Vested interests had developed among the deprived communities who cornered the concessions. They constitute a ''creamy layer'' among them who thrive at the cost of poorest of the poor, Swain said adding that the failure to check this trend would lead to a non-ending scramble of various castes for getting themselves listed as SC/ST or OBC as done recently by the Jats of Delhi and Rajasthan.

While supporting the Bill, Mayawati (Bahujan Samaj Party) said the effort to fix a time-frame for the reservation policy manifested the mind-set of privileged castes who rarely enquired seriously into why the reservation provision for SC/ST was made by the founding fathers of the Constitution.

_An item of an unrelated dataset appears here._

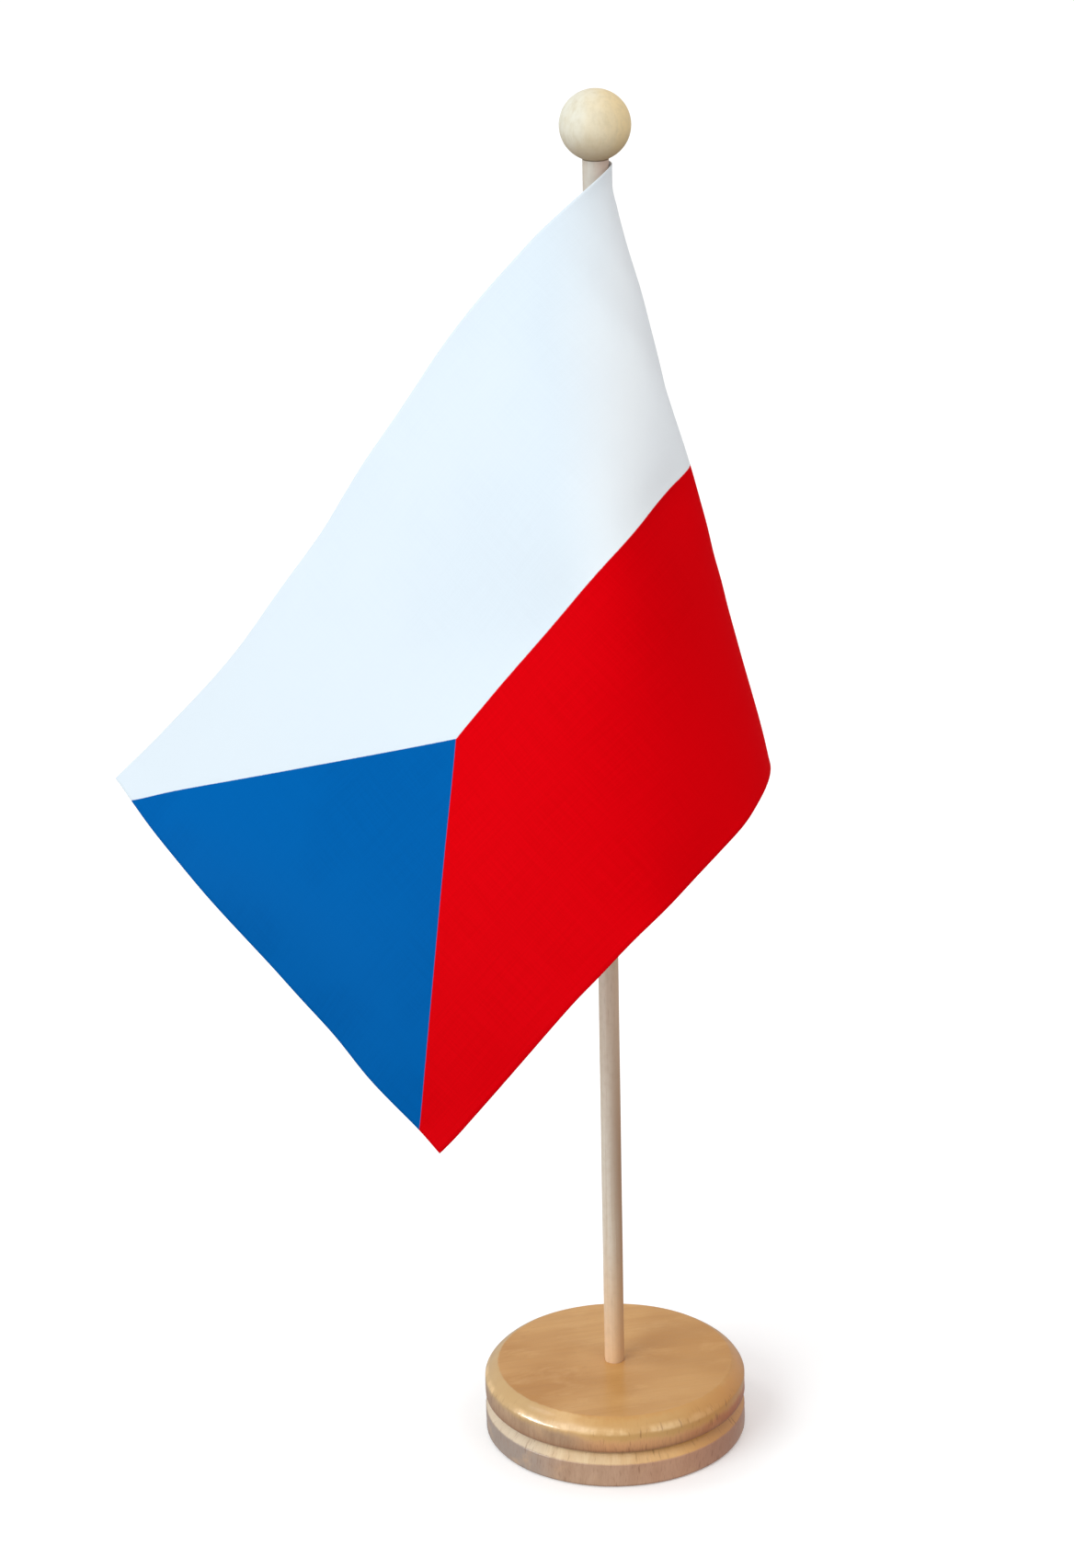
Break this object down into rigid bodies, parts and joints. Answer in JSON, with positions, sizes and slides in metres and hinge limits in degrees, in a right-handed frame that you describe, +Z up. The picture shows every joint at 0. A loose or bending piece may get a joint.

Mayawati said political parties were not sincere in the implementation of reservation but are supporting it only because of political reasons. She contended that if the reservation policy had been implemented faithfully since independence then there would have been no need for extending it now.

Ram Prasad (Samajwadi Party) and Nawal Kishore Rai (Janata Dal-United) also supported the Bill but pointed out that funds meant for SC/ST were squandered by officials in league with vested interests.

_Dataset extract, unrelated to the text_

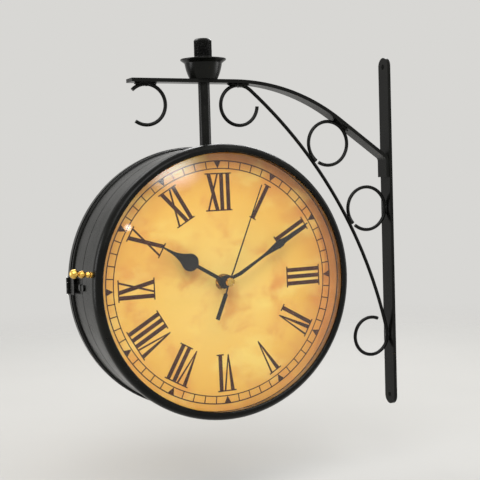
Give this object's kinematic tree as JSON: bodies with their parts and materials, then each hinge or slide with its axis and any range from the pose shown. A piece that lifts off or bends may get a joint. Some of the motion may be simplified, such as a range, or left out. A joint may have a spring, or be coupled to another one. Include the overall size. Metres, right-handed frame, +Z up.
{
  "type": "double sided station clock",
  "caption": "Round double sided clock that hangs by a stem from a scrolled wall bracket, with hinged glass doors and coupled hands.",
  "frame": {"origin": "on the wall face of the wall bar, midway between its two screw holes", "axes": "+X into the wall, +Z up, -Y out of the front dial"},
  "size_m": [0.3005, 0.0976, 0.3175],
  "materials": {
    "black_gloss_iron": "gloss black enamel over iron, slightly uneven",
    "hand_black": "satin black",
    "brass": "turned and polished",
    "clock_glass": "clear domed glass",
    "dial_paper": "aged printed paper under varnish",
    "bare_sheet": "plain sheet steel",
    "bright_steel": "zinc plated",
    "movement_plastic": "moulded",
    "cell_sleeve": "plain sleeve",
    "motor_copper": "copper winding, steel core and board stood in by one metal"
  },
  "bodies": {
    "bracket": {"wall_bar": "black_gloss_iron", "top_arm": "black_gloss_iron", "arm_end_scroll": "black_gloss_iron", "brace_scroll": "black_gloss_iron", "upper_ring": "black_gloss_iron", "lower_ring": "black_gloss_iron", "stem_cup": "black_gloss_iron"},
    "drum": {"stem_tube": "black_gloss_iron", "stem_rod": "bright_steel", "stem_washer": "bright_steel", "stem_nut": "bright_steel", "seam_hoop": "bare_sheet", "band_screws": "black_gloss_iron", "dial_clips": "bare_sheet", "case_hinge_leaves": "black_gloss_iron", "hinge_pins": "bright_steel", "batteries": "cell_sleeve", "battery_contacts": "bright_steel", "step_motors": "motor_copper", "dial_nuts": "brass", "dial_washers": "brass", "front_band": "black_gloss_iron", "front_dial_plate": "bare_sheet", "front_dial_paper": "dial_paper", "front_movement_case": "movement_plastic", "front_movement_cover": "movement_plastic", "rear_band": "black_gloss_iron", "rear_dial_plate": "bare_sheet", "rear_dial_paper": "dial_paper", "rear_movement_case": "movement_plastic", "rear_movement_cover": "movement_plastic"},
    "clamp_nut": {"clamp_nut": "black_gloss_iron"},
    "front_door": {"front_bezel": "black_gloss_iron", "front_glass": "clock_glass", "front_glass_retainer": "bare_sheet", "front_door_leaf": "black_gloss_iron", "front_door_knob": "brass"},
    "front_minute": {"front_centre_wheel": "movement_plastic", "front_minute_hand": "hand_black"},
    "front_hour": {"front_hour_wheel": "movement_plastic", "front_hour_hand": "hand_black"},
    "front_second": {"front_seconds_wheel": "movement_plastic", "front_second_hand": "hand_black"},
    "front_third": {"front_third_wheel": "movement_plastic"},
    "front_motion": {"front_motion_wheel": "movement_plastic"},
    "front_setting": {"front_set_knob": "movement_plastic"},
    "rear_door": {"rear_bezel": "black_gloss_iron", "rear_glass": "clock_glass", "rear_glass_retainer": "bare_sheet", "rear_door_leaf": "black_gloss_iron", "rear_door_knob": "brass"},
    "rear_minute": {"rear_centre_wheel": "movement_plastic", "rear_minute_hand": "hand_black"},
    "rear_hour": {"rear_hour_wheel": "movement_plastic", "rear_hour_hand": "hand_black"},
    "rear_second": {"rear_seconds_wheel": "movement_plastic", "rear_second_hand": "hand_black"},
    "rear_third": {"rear_third_wheel": "movement_plastic"},
    "rear_motion": {"rear_motion_wheel": "movement_plastic"},
    "rear_setting": {"rear_set_knob": "movement_plastic"}
  },
  "joints": [
    {"name": "drum_swivel", "type": "hinge", "parent": "bracket", "child": "drum", "pos_m": [-0.174, 0, -0.032], "axis": [0, 0, 1], "continuous": true},
    {"name": "clamp_nut_turn", "type": "hinge", "parent": "drum", "child": "clamp_nut", "pos_m": [-0.174, 0, 0.148], "axis": [0, 0, 1], "range_deg": [0, 180]},
    {"name": "front_door_swing", "type": "hinge", "parent": "drum", "child": "front_door", "pos_m": [-0.0624, -0.0281, -0.032], "axis": [0, 0, 1], "range_deg": [0, 110]},
    {"name": "front_minute_turn", "type": "hinge", "parent": "drum", "child": "front_minute", "pos_m": [-0.174, 0, -0.032], "axis": [0, 1, 0], "continuous": true},
    {"name": "front_hour_turn", "type": "hinge", "parent": "drum", "child": "front_hour", "pos_m": [-0.174, 0, -0.032], "axis": [0, 1, 0], "continuous": true},
    {"name": "front_second_turn", "type": "hinge", "parent": "drum", "child": "front_second", "pos_m": [-0.174, 0, -0.032], "axis": [0, 1, 0], "continuous": true},
    {"name": "front_third_turn", "type": "hinge", "parent": "drum", "child": "front_third", "pos_m": [-0.16534, 0, -0.02335], "axis": [0, 1, 0], "continuous": true},
    {"name": "front_motion_turn", "type": "hinge", "parent": "drum", "child": "front_motion", "pos_m": [-0.18231, 0, -0.0272], "axis": [0, 1, 0], "continuous": true},
    {"name": "front_setting_turn", "type": "hinge", "parent": "drum", "child": "front_setting", "pos_m": [-0.18711, 0, -0.01889], "axis": [0, 1, 0], "continuous": true},
    {"name": "rear_door_swing", "type": "hinge", "parent": "drum", "child": "rear_door", "pos_m": [-0.2856, 0.0281, -0.032], "axis": [0, 0, 1], "range_deg": [0, 110]},
    {"name": "rear_minute_turn", "type": "hinge", "parent": "drum", "child": "rear_minute", "pos_m": [-0.174, 0, -0.032], "axis": [0, -1, 0], "continuous": true},
    {"name": "rear_hour_turn", "type": "hinge", "parent": "drum", "child": "rear_hour", "pos_m": [-0.174, 0, -0.032], "axis": [0, -1, 0], "continuous": true},
    {"name": "rear_second_turn", "type": "hinge", "parent": "drum", "child": "rear_second", "pos_m": [-0.174, 0, -0.032], "axis": [0, -1, 0], "continuous": true},
    {"name": "rear_third_turn", "type": "hinge", "parent": "drum", "child": "rear_third", "pos_m": [-0.18266, 0, -0.02335], "axis": [0, -1, 0], "continuous": true},
    {"name": "rear_motion_turn", "type": "hinge", "parent": "drum", "child": "rear_motion", "pos_m": [-0.16569, 0, -0.0272], "axis": [0, -1, 0], "continuous": true},
    {"name": "rear_setting_turn", "type": "hinge", "parent": "drum", "child": "rear_setting", "pos_m": [-0.16089, 0, -0.01889], "axis": [0, -1, 0], "continuous": true}
  ],
  "couplings": [
    {"joint": "front_hour_turn", "follows": "front_minute_turn", "ratio": 0.083333},
    {"joint": "front_second_turn", "follows": "front_minute_turn", "ratio": 60},
    {"joint": "front_third_turn", "follows": "front_minute_turn", "ratio": -8},
    {"joint": "front_motion_turn", "follows": "front_minute_turn", "ratio": -0.33333},
    {"joint": "front_setting_turn", "follows": "front_minute_turn", "ratio": 1},
    {"joint": "rear_hour_turn", "follows": "rear_minute_turn", "ratio": 0.083333},
    {"joint": "rear_second_turn", "follows": "rear_minute_turn", "ratio": 60},
    {"joint": "rear_third_turn", "follows": "rear_minute_turn", "ratio": -8},
    {"joint": "rear_motion_turn", "follows": "rear_minute_turn", "ratio": -0.33333},
    {"joint": "rear_setting_turn", "follows": "rear_minute_turn", "ratio": 1}
  ]
}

K Suresh (Congress) sought punitive action against those officials who failed to implement the reservation policy or circumvented its implementation. There should be a special commission to try defaulting officials which should also monitor the implementation of reservations at the official level.

Dr V Saroja (All India Anna Dravida Munnetra Kazhagam) also supported the Bill but pointed to the atrocities being committed on SC/ST.

Mohan Rawale (Shiv Sena) said undue dependence on reservations will cripple progress and therefore such reservations should only be on the basis of economic status.

He said it was not right for Parliament to comment on the Supreme Court. However, Buta Singh intervened to clarify that he had only noted that the Supreme Court should not have given a judgement on fundamental rights when it referred to stopping reservations in promotions, and had not cast any aspersions on the apex court. Somnath Chatterjee who was in the chair also ruled that what Buta Singh had said did not amount to aspersion.

T Rama Naidu (TDP) said a review committee should be set up to plug loopholes in implementing the reservation policy, and there should also be reservation for women.

Raghuvansh Prasad Singh (Samajwadi Janata Party) welcomed the proposal by the law minister for a conference to discuss the progress of reservations. It was necessary to assess the progress in reservation during the last fifty years and give the justification for fixing the period of ten years.

Geeta Mukherjee (CPI) stressed the need for land reform as she felt that the atrocities on the backward classes and women were mostly perpetrated by landlords.

Punnulal Mohale (BJP) said the population explosion had resulted in the reservation policy getting extended time and again and therefore urgent steps were needed to control the growth in population.

P K Handique (Congress) said there was need for an assessment to see why progress had been so slow. Referring to creation of smaller states in the Northeast, he said mere enhancement of political status did not mean economic equality or emancipation.

Ramdas Athawale (Republican Party of India) also demanded a progress report and noted that the Supreme Court should not make pronouncements on fundamental rights.

Rattanlal Kataria (BJP) created a flutter when he made a reference to the Congress party with the use of a descriptive word, but this was expunged by P M Sayeed who was in the chair following protests from some members. Kataria insisted that the BJP had always been pro-backward classes.